Android seems to be quite good with multi-core and using cores when they're needed. I'm not sure whether quad-cores equates to twice as powerful as dual in real world use. I think it would depend a lot on the type of application as well.

It could be that other tests aren't sufficiently tasking the multiple cores. I haven't delved into this enough to really know. I'm just speaking off the top of my head here.

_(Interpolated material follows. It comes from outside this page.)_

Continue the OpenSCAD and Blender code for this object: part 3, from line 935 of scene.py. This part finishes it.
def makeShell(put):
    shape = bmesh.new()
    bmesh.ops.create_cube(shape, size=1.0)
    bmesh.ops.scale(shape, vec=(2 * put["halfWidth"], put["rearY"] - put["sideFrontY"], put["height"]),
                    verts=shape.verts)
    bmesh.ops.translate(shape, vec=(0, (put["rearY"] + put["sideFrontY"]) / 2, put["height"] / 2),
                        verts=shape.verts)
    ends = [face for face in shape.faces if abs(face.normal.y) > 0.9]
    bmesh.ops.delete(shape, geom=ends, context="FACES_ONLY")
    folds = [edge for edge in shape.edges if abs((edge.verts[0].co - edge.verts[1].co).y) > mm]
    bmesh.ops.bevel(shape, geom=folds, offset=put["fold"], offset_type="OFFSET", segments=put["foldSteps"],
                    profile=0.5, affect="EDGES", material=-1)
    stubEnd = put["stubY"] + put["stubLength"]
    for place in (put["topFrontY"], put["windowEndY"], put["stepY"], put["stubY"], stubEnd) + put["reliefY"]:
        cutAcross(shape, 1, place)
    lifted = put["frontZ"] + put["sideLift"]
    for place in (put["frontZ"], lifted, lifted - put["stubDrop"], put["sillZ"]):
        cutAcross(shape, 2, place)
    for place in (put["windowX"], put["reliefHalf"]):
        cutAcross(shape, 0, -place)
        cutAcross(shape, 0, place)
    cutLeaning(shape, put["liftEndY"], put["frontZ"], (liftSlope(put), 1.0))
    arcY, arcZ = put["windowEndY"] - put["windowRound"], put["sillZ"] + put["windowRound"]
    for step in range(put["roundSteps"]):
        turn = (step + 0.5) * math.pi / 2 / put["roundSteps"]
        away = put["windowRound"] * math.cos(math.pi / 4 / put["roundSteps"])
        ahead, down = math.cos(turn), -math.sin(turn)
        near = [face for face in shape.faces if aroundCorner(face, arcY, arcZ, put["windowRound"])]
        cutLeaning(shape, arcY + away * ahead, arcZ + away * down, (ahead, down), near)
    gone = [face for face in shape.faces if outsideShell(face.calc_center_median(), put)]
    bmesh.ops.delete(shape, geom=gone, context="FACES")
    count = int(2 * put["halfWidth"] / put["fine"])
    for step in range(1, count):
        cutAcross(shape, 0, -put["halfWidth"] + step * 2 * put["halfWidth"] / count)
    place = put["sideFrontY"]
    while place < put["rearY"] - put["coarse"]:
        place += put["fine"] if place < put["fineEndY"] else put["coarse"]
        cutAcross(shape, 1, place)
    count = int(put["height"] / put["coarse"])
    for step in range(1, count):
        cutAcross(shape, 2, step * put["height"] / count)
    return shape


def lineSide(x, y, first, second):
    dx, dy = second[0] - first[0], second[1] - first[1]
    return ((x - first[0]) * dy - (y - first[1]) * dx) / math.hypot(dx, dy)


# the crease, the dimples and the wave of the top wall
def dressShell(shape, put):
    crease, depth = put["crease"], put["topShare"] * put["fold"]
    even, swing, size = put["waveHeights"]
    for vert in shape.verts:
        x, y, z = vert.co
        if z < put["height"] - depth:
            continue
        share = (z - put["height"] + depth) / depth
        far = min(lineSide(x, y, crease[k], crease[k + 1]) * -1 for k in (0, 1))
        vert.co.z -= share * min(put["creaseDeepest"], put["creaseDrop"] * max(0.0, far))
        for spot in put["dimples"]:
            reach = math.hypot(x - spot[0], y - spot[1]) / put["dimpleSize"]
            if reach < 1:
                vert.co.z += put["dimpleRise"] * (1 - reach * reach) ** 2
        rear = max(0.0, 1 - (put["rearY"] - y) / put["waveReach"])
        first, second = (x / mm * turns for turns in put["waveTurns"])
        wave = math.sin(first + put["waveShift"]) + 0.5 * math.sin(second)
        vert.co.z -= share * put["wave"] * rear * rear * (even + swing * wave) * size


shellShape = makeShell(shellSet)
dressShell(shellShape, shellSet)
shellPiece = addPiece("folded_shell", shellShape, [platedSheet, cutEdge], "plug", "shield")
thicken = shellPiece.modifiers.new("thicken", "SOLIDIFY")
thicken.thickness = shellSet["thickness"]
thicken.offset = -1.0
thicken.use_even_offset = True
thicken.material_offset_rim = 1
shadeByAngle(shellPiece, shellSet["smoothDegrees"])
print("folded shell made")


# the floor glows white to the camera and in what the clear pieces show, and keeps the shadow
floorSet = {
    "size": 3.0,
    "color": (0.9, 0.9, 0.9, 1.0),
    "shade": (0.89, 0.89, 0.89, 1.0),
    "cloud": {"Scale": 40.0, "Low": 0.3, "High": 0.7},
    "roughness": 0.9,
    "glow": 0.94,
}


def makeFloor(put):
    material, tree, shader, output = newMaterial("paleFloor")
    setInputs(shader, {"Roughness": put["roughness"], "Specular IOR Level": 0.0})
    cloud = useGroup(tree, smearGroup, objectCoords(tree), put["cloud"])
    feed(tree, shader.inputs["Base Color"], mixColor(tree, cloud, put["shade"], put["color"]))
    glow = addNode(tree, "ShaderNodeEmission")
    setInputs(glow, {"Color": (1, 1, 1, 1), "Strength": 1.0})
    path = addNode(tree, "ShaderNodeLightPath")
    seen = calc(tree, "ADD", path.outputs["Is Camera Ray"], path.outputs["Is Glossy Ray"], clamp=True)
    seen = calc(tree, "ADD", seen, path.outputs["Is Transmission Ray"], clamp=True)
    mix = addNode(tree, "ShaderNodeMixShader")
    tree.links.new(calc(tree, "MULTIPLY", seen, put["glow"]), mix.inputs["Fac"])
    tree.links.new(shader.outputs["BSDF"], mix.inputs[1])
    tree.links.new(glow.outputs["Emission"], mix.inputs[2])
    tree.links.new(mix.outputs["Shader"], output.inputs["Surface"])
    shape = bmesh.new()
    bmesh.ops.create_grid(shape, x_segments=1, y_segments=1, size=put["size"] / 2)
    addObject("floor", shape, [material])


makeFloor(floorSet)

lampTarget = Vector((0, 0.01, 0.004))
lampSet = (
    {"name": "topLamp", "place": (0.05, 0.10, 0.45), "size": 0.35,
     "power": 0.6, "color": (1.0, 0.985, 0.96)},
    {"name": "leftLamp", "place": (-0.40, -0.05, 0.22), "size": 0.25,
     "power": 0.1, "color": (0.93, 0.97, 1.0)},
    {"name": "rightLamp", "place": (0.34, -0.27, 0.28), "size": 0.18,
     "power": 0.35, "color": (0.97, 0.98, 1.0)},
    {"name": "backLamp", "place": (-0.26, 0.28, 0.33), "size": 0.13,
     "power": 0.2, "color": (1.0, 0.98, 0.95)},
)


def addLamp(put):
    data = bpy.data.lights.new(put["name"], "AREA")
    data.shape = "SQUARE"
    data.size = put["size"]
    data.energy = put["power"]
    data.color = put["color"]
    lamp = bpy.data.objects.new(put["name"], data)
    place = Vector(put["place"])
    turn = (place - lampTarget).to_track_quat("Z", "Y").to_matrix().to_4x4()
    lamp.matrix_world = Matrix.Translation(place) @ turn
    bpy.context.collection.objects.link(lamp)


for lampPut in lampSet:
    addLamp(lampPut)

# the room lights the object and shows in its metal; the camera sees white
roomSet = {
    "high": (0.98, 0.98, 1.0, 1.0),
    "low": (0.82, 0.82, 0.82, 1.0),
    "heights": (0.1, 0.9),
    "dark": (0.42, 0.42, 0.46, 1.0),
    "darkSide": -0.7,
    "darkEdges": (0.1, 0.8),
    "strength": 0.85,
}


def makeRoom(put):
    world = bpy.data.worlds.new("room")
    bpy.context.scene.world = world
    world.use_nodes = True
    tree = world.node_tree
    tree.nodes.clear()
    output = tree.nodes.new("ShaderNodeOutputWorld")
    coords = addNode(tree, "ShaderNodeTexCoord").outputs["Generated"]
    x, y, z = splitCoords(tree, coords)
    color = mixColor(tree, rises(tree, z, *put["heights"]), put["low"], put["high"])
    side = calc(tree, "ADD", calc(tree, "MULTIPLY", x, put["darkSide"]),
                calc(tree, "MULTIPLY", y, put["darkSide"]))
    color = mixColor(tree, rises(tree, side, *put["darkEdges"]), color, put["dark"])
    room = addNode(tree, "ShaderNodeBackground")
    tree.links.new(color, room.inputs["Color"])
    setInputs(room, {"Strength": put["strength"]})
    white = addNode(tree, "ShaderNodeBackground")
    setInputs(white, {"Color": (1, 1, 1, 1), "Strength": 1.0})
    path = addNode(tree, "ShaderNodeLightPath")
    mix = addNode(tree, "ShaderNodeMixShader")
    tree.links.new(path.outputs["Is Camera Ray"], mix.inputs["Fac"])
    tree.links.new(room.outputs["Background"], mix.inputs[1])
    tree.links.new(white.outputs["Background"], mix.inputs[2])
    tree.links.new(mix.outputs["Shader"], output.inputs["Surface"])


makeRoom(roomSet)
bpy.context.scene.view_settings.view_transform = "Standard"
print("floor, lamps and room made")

I would say my quad-core MTK6589 seems twice as responsive at many things as my dual-core MSM8625. That's just general system responsiveness. Typing on the keyboard, browsing, etc...I haven't actually compared for example re-encoding a video or some such. Also, the MSM8625 phone is only 512MB, so that could be playing a large part of it as well.
(2013-08-04, 01:43)Gizbeat Wrote: [ -> ]Android seems to be quite good with multi-core and using cores when they're needed. I'm not sure whether quad-cores equates to twice as powerful as dual in real world use. I think it would depend a lot on the type of application as well.
It could be that other tests aren't sufficiently tasking the multiple cores. I

Yes that.

Anybody w/programming experience knows that one has to put some extra efforts in order to utilize multicore.
Quad is relatively new, developers mostly don't bother to optimize their apps for the effective use.
Another thing that makes absolutely no sense about Antutu: my cortex A7 1.5 Ghz Quad Core phone scores HIGHER than the nexus 4's 1.5Ghz Qualcomm Krait Quad Core SoC on CPU related benchmarks. Based on the DMIPS comparison between the two architectures that makes the antutu result of my phone MORE THAN 1.7 times as high as it should be. Or the nexus 4's result too low by that much.

I think there are some reasons to think Cortex A7 is a massively underrated archtecture even performance wise, but this is just pushing it.